> What to do
The entries below contain a line with "# Bore and keyway" and a line with "for node in". Quote exactly those two lines and all lines between them.

> Record set
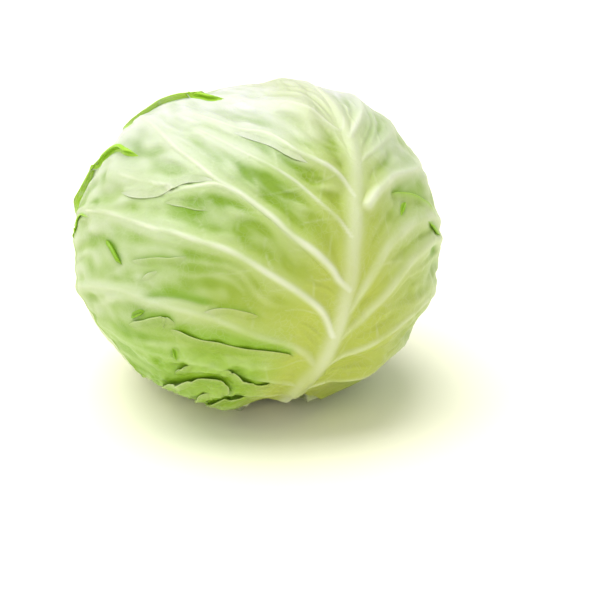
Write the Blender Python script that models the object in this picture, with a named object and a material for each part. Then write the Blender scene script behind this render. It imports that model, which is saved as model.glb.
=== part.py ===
"""A round, tight head of cabbage, lying tilted on a table with its cut stem toward the front and down.

Metres, +Z up, +X to the right as seen from the front. The origin is on the table, under the middle
of the head's box. The head is a dense ball of closed leaves, wrapped by five outer leaves that grow
from a short cut stem and lie over each other. Each of those is its own thin waved solid, with a
raised midrib and side veins on its outer face. The head is pressed flat where it lies on the table.

The leaves are built from the inside out. A leaf is laid out as a flat sheet of rows that run from
its midrib to its margin, the sheet is wrapped round the head, and each point is then raised until
the leaf clears everything below it.
"""
import math
from dataclasses import dataclass

import bmesh
import bpy
import numpy as np
from mathutils import Vector
from mathutils.bvhtree import BVHTree

MM = 0.001

# The head as a whole: across, and from stem to crown
HEAD_WIDTH = 175.0 * MM
HEAD_LENGTH = 153.4 * MM
WRAPPER_DEPTH = 8.0 * MM
STEM_DIMPLE_DEPTH = 7.0 * MM
STEM_DIMPLE_ANGLE = math.radians(20.0)

# Flatter and fuller places on the ball: toward x, y, z, then how wide and how high
HEAD_LUMPS = (
    ((0.93, 0.14, 0.34), math.radians(24.0), -4.0 * MM),
    ((0.45, 0.33, 0.83), math.radians(16.0), -2.5 * MM),
    ((-0.66, 0.28, 0.70), math.radians(20.0), -4.0 * MM),
    ((-0.96, 0.05, 0.15), math.radians(20.0), -4.5 * MM),
    ((-0.79, -0.20, -0.50), math.radians(18.0), 1.5 * MM),
    ((0.80, -0.35, -0.45), math.radians(26.0), 2.0 * MM),
    ((0.30, 0.90, 0.10), math.radians(30.0), 1.5 * MM),
)

# Leaves of the ball that overlap at the crown: turn, lean from the crown, reach and step
CROWN_FOLDS = (
    (math.radians(200.0), math.radians(70.0), math.radians(82.0), 1.3 * MM),
    (math.radians(60.0), math.radians(78.0), math.radians(74.0), 1.3 * MM),
    (math.radians(-45.0), math.radians(62.0), math.radians(66.0), 1.5 * MM),
)
CROWN_FOLD_EDGE = 4.0 * MM

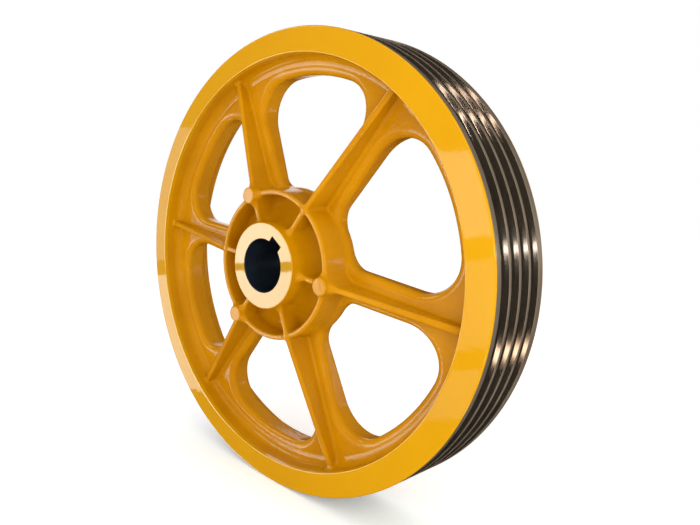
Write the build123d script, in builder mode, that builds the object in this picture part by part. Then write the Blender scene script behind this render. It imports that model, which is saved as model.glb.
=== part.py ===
from build123d import *
import os
from math import cos, radians, sin, tan

# Four-groove wire rope sheave: one iron casting with six ribbed spokes and a keyed hub.
# The wheel turns about Y. Its front faces -Y, +Z is up, and the origin is the middle of the bore.

# Rim and rope grooves
outer_diameter = 640.0
rim_width = 96.0
rim_thickness = 32.0  # the flat rim faces, on the radius
rim_wall_draft = 2.0  # how much the rim thickens towards the web, on the radius
rim_root_bevel = 5.0
groove_count = 4
groove_pitch = 20.0
groove_depth = 8.0
groove_mouth_width = 16.4
groove_angle = 60.0  # between the two flanks of a groove

# Hub, bore and keyway
hub_diameter = 122.0
hub_proud = 19.0  # hub face ahead of the rim face
hub_root_round = 22.0
hub_root_flats = 2  # flats that make up the sweep from the web into the hub
hub_back_bevel = 7.0
hub_edge_chamfer = 1.0
bore_diameter = 75.0
bore_chamfer = 1.0
key_width = 22.0
key_depth = 8.0
key_angle = 50.0  # from +X towards +Z; one spoke lies along it

# Web and its six windows
spoke_count = 6
spoke_ring_width = 44.0
spoke_rim_width = 34.0
web_depth = 31.0  # front of the web behind the rim face
web_hub_thickness = 22.0  # the back of the web slopes, so the web grows thicker towards the rim
web_rim_thickness = 43.0
window_rim_gap = 22.0  # window edge inside the rim wall
window_outer_corner = 52.0
window_inner_corner = 15.0
window_front_round = 11.0
window_back_bevel = 5.5

# Ring, ribs and pads on the front of the web
ring_diameter = 206.0
rib_thickness = 8.0
rib_draft = 1.2  # how much each side of a rib spreads down to its root
rib_root_bevel = 1.8
rib_proud = 6.0  # rib edge ahead of the rim face, from the hub out to the ring
rib_rim_depth = 17.0  # rib edge behind the rim face, where it meets the rim
pad_count = 3
pad_diameter = 26.0
pad_draft = 3.0  # degrees
pad_rise = 6.5  # pad face ahead of the rib edge
overlap = 6.0  # how far a rib runs into the hub and the rim
near = 0.1  # two places closer than this are the same

# Places along the axis
hub_length = rim_width + hub_proud
hub_front = -hub_length / 2
hub_back = hub_length / 2
rim_back = hub_back
rim_front = rim_back - rim_width
rim_middle = (rim_front + rim_back) / 2
web_front = rim_front + web_depth
web_hub_back = web_front + web_hub_thickness
web_rim_back = web_front + web_rim_thickness
web_middle = (web_front + web_hub_back) / 2
rib_front = rim_front - rib_proud
pad_front = rib_front - pad_rise

# Radii and half widths
outer_radius = outer_diameter / 2
groove_bottom_radius = outer_radius - groove_depth
groove_bottom_width = groove_mouth_width - 2 * groove_depth * tan(radians(groove_angle / 2))
rim_bore_radius = outer_radius - rim_thickness
rim_root_radius = rim_bore_radius - rim_wall_draft
hub_radius = hub_diameter / 2
bore_radius = bore_diameter / 2
ring_radius = ring_diameter / 2
window_outer_radius = rim_root_radius - window_rim_gap
rib_half_edge = rib_thickness / 2
rib_half_root = rib_half_edge + rib_draft
window_inner_radius = ring_radius + rib_half_root  # the outside of the ring runs on as the window's wall
rib_half_foot = rib_half_root + rib_root_bevel
rib_end = rim_bore_radius + overlap
rib_slope = (rib_proud + rib_rim_depth) / (rim_bore_radius - ring_radius)
spoke_pitch = 360.0 / spoke_count
spoke_taper = (spoke_ring_width - spoke_rim_width) / 2 / (window_outer_radius - ring_radius)
spoke_centre_half = spoke_ring_width / 2 + spoke_taper * ring_radius

# Two bevels turn the front edge of a window in three equal steps
bevel_turn = 90.0 / 3
window_bevel_width = window_front_round * (1 - tan(radians(bevel_turn / 2)))
window_bevel_depth = window_bevel_width * tan(radians(bevel_turn))


def across(y):
    """The plane across the axis at y, seen from the front: X to the right, Z up."""
    return Plane(origin=(0, y, 0), x_dir=(1, 0, 0), z_dir=(0, -1, 0))


def hub_sweep():
    """Corners of the flats that lead from the hub's wall round into the front of the web."""
    step = 90.0 / (hub_root_flats + 1)
    reach = hub_root_round / cos(radians(step / 2))
    angles = [radians(180 - step * (corner + 0.5)) for corner in range(hub_root_flats + 1)]
    middle_radius = hub_radius + hub_root_round
    middle_y = web_front - hub_root_round
    return [(middle_radius + reach * cos(angle), middle_y + reach * sin(angle)) for angle in angles]


def corners_at(sketch, x, y):
    """The corner of a turned section at this radius and this place along the axis."""
    return sketch.vertices().filter_by(lambda v: abs(v.X - x) < near and abs(v.Y - y) < near)


def window_edges(part, y_from, y_to):
    """Edges round the windows that lie between two places along the axis."""

    def is_one(edge):
        middle = edge @ 0.5
        radius = Vector(middle.X, 0, middle.Z).length
        box = edge.bounding_box()
        in_windows = window_inner_radius - near < radius < window_outer_radius + near
        return in_windows and y_from < box.min.Y and box.max.Y < y_to

    return part.edges().filter_by(is_one)


def is_turned(edge):
    """True for a full circle about the axis."""
    return edge.geom_type == GeomType.CIRCLE and edge.is_closed


# One rib along +X: level from the hub to the ring, then sloping down to the rim
with BuildPart() as rib:
    with BuildSketch(Plane.YZ.offset(hub_radius - overlap)):
        Polygon(
            (web_middle, -rib_half_foot),
            (web_front, -rib_half_foot),
            (web_front - rib_root_bevel, -rib_half_root),
            (rib_front, -rib_half_edge),
            (rib_front, rib_half_edge),
            (web_front - rib_root_bevel, rib_half_root),
            (web_front, rib_half_foot),
            (web_middle, rib_half_foot),
            align=None,
        )
    extrude(amount=rim_bore_radius - hub_radius + 2 * overlap)
    with BuildSketch(Plane.XY):
        Polygon(
            (ring_radius, rib_front),
            (rib_end, rib_front + rib_slope * (rib_end - ring_radius)),
            (rib_end, rib_front),
            align=None,
        )
    extrude(amount=rib_thickness, both=True, mode=Mode.SUBTRACT)

with BuildPart() as sheave:
    # Rim, web and hub as one turned section: radius along X, the axis along Y
    with BuildSketch(Plane.XY) as section:
        with BuildLine():
            Polyline(
                (0, hub_front),
                (hub_radius, hub_front),
                *hub_sweep(),
                (rim_root_radius, web_front),
                (rim_bore_radius, rim_front),
                (outer_radius, rim_front),
                (outer_radius, rim_back),
                (rim_bore_radius, rim_back),
                (rim_root_radius, web_rim_back),
                (hub_radius, web_hub_back),
                (hub_radius, hub_back),
                (0, hub_back),
                close=True,
            )
        make_face()
        chamfer(corners_at(section, hub_radius, web_hub_back), hub_back_bevel)
        for y_web in (web_front, web_rim_back):
            chamfer(corners_at(section, rim_root_radius, y_web), rim_root_bevel)
        for y_hub in (hub_front, hub_back):
            chamfer(corners_at(section, hub_radius, y_hub), hub_edge_chamfer)

        # Rope grooves
        with Locations((0, rim_middle)):
            with GridLocations(0, groove_pitch, 1, groove_count):
                Polygon(
                    (outer_radius, -groove_mouth_width / 2),
                    (groove_bottom_radius, -groove_bottom_width / 2),
                    (groove_bottom_radius, groove_bottom_width / 2),
                    (outer_radius, groove_mouth_width / 2),
                    align=None,
                    mode=Mode.SUBTRACT,
                )
    revolve(axis=Axis.Y)

    # Six windows leave the spokes between them; their edges are rounded over
    with BuildSketch(across(rim_back)) as windows:
        Circle(window_outer_radius)
        Circle(window_inner_radius, mode=Mode.SUBTRACT)
        with PolarLocations(0, spoke_count, start_angle=key_angle):
            Polygon(
                (0, -spoke_centre_half),
                (window_outer_radius, -spoke_rim_width / 2),
                (window_outer_radius, spoke_rim_width / 2),
                (0, spoke_centre_half),
                align=None,
                mode=Mode.SUBTRACT,
            )
        rings = windows.vertices().group_by(lambda v: round(Vector(v.X, v.Y, 0).length, 1))
        fillet(rings[-1], window_outer_corner)
        rings = windows.vertices().group_by(lambda v: round(Vector(v.X, v.Y, 0).length, 1))
        fillet(rings[0], window_inner_corner)
    extrude(amount=rim_width, mode=Mode.SUBTRACT)
    front_face = sheave.faces().filter_by_position(Axis.Y, web_front - near, web_front + near)[0]
    front_edges = window_edges(sheave, web_front - near, web_front + near)
    chamfer(front_edges, window_bevel_width, window_bevel_depth, reference=front_face)
    y_bevel = web_front + window_bevel_depth
    bevel_edges = window_edges(sheave, y_bevel - near, y_bevel + near)
    chamfer(bevel_edges, window_bevel_width - window_bevel_depth)
    back_edges = window_edges(sheave, web_front + window_front_round, rim_back)
    chamfer(back_edges, window_back_bevel)

    # Ring between the hub and the windows
    with BuildSketch(Plane.XY):
        with BuildLine():
            Polyline(
                (ring_radius - rib_half_foot, web_middle),
                (ring_radius + rib_half_root, web_middle),
                (ring_radius + rib_half_root, web_front),
                (ring_radius + rib_half_edge, rib_front),
                (ring_radius - rib_half_edge, rib_front),
                (ring_radius - rib_half_root, web_front - rib_root_bevel),
                (ring_radius - rib_half_foot, web_front),
                close=True,
            )
        make_face()
    revolve(axis=Axis.Y)

    # A rib runs along every spoke and crosses the ring
    for spoke in range(spoke_count):
        add(rib.part, rotation=(0, -key_angle - spoke * spoke_pitch, 0))

    # Round pads where every second rib crosses the ring
    with BuildSketch(across(pad_front)):
        with PolarLocations(ring_radius, pad_count, start_angle=key_angle + spoke_pitch):
            Circle(pad_diameter / 2)
    extrude(amount=pad_front - web_middle, taper=-pad_draft)

    # Bore and keyway
    with BuildSketch(across(hub_back)):
        Circle(bore_radius)
    extrude(amount=hub_length, mode=Mode.SUBTRACT)
    bore_edges = sheave.edges(Select.LAST).filter_by(is_turned)
    chamfer(bore_edges, bore_chamfer)
    with BuildSketch(across(hub_back)):
        with PolarLocations(0, 1, start_angle=key_angle):
            Rectangle(bore_radius + key_depth, key_width, align=(Align.MIN, Align.CENTER))
    extrude(amount=hub_length, mode=Mode.SUBTRACT)

sheave.part.label = "sheave"
os.makedirs("parts", exist_ok=True)
export_step(sheave.part, "parts/sheave.step")
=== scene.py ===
"""Looks of the four-groove wire rope sheave: glossy yellow sand casting, bare turned tread and bore.

The wheel turns about Y, its front faces -Y and +Z is up. The origin is the middle of the bore.
"""

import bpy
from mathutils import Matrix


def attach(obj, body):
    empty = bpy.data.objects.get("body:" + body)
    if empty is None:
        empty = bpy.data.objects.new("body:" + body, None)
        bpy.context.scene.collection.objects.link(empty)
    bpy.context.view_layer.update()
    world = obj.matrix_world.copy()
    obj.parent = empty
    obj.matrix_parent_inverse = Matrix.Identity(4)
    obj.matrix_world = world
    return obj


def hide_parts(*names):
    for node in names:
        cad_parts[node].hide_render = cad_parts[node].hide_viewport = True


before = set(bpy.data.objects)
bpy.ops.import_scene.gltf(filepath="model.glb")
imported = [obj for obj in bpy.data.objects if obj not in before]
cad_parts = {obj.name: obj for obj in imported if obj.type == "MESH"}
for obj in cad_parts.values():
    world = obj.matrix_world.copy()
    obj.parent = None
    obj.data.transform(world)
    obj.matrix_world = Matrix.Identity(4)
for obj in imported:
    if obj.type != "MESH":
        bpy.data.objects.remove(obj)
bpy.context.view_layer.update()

import math

import bpy
import numpy as np
import openvdb
from mathutils import Vector

MM = 0.001

# Rim, hub, bore and keyway in millimetres, as in the part's source
RIM_FRONT, RIM_BACK = -38.5, 57.5
RIM_MIDDLE = (RIM_FRONT + RIM_BACK) / 2
HUB_FRONT, HUB_BACK = -57.5, 57.5
OUTER_R = 320.0
RIM_BORE_R, RIM_ROOT_R = 288.0, 286.0
HUB_R, BORE_R = 61.0, 37.5
KEY_WIDTH, KEY_DEPTH, KEY_ANGLE = 22.0, 8.0, 50.0

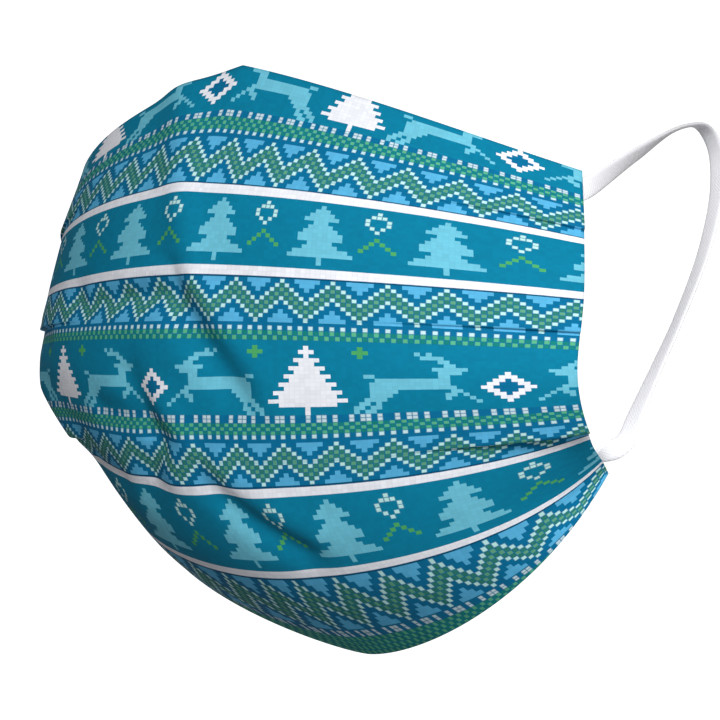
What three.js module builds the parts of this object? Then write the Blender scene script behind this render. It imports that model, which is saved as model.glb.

> Written answer
    # Bore and keyway
    with BuildSketch(across(hub_back)):
        Circle(bore_radius)
    extrude(amount=hub_length, mode=Mode.SUBTRACT)
    bore_edges = sheave.edges(Select.LAST).filter_by(is_turned)
    chamfer(bore_edges, bore_chamfer)
    with BuildSketch(across(hub_back)):
        with PolarLocations(0, 1, start_angle=key_angle):
            Rectangle(bore_radius + key_depth, key_width, align=(Align.MIN, Align.CENTER))
    extrude(amount=hub_length, mode=Mode.SUBTRACT)

sheave.part.label = "sheave"
os.makedirs("parts", exist_ok=True)
export_step(sheave.part, "parts/sheave.step")
=== scene.py ===
"""Looks of the four-groove wire rope sheave: glossy yellow sand casting, bare turned tread and bore.

The wheel turns about Y, its front faces -Y and +Z is up. The origin is the middle of the bore.
"""

import bpy
from mathutils import Matrix


def attach(obj, body):
    empty = bpy.data.objects.get("body:" + body)
    if empty is None:
        empty = bpy.data.objects.new("body:" + body, None)
        bpy.context.scene.collection.objects.link(empty)
    bpy.context.view_layer.update()
    world = obj.matrix_world.copy()
    obj.parent = empty
    obj.matrix_parent_inverse = Matrix.Identity(4)
    obj.matrix_world = world
    return obj


def hide_parts(*names):
    for node in names:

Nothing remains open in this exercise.